Господин председатель и джентльмены! Я встаю, чтобы поблагодарить вас, я должен сказать — попытаться поблагодарить вас, ибо я чувствую, что эта задача далеко за пределами моих сил. Что я могу сказать в ответ на все то, что продиктовало доброе чувство моего друга? У меня нет навыка организовать и выразить привлекательным языком мысли, которые теснят меня, и моя некомпетентность может показаться отсутствием чувствительности к вашей доброте, ибо нас учат верить, что от избытка сердца говорят уста. Но моя трудность, позвольте заверить вас, является противоречием этой морали. [Аплодисменты.] Я должен поблагодарить моего друга, вашего выдающегося председателя, за то, что он предложил выпить за мое здоровье, и за красноречие — могу ли я не добавить, блестящую фантазию, — с которой он обогатил и украсил свою тему. Но этого мы можем легко ожидать от него, кто в широком и дискурсивном диапазоне своего гения не касается ничего, чего бы он не украсил. [«Слышим!» и аплодисменты.] Я должен поблагодарить вас за сердечность и — если я могу без самонадеянности сказать так — энтузиазм, с которым был встречен предложенный комплимент, и за честь — никогда не забываемую, — которую вы оказали мне, сделав меня своим гостем сегодня.

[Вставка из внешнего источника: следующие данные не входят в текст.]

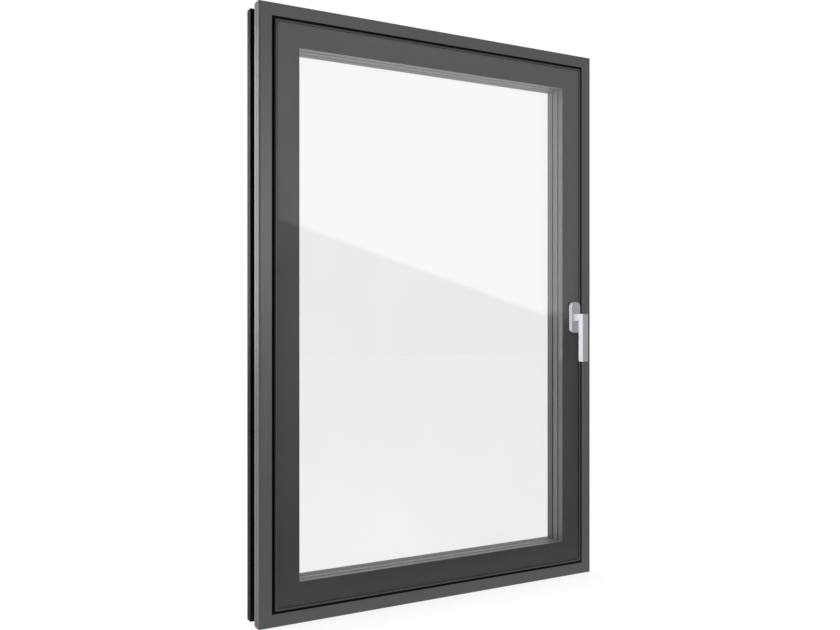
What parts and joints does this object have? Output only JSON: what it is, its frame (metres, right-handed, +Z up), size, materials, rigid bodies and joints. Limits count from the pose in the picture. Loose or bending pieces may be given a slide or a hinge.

Никогда прежде я не был так подавлен чувством своей недостаточности, как в этот момент, глядя на это собрание сочувствующих друзей, собравшихся здесь, чтобы предложить мне спонтанное свидетельство своего уважения. Я вижу среди вас многих, кто годами был ободряющим спутником моего пути; и присутствуют также те, кто приветствовал даже мои самые ранние усилия. Всем, кто объединился в этой высшей дани, столь превосходящей мои заслуги или ожидания, — моим старым друзьям, друзьям многих лет, которые приветствовали меня обнадеживающим приветствием на заре моей профессиональной жизни, и более молодым, которые теперь собираются вокруг, чтобы пролить больше яркости на мой закат, я хотел бы излить обильное выражение своей благодарности. [Громкие аплодисменты.] Вы, я думаю, не осознаете всей полноты моих обязательств перед вами. Независимо от существенных выгод, обусловленных либеральной оценкой моих усилий, само мое положение в обществе определяется той печатью, которую ваше одобрение наложило на мои скромные усилия. [Аплодисменты.] И позвольте мне без колебаний утверждать, что, не обесценивая случайность рождения или титульное отличие, я бы не променял благодарную гордость вашего доброго мнения, которое вы дали мне право лелеять, ни на какую милость или продвижение, которые могли бы получить более привилегированные по положению. [Громкие аплодисменты.]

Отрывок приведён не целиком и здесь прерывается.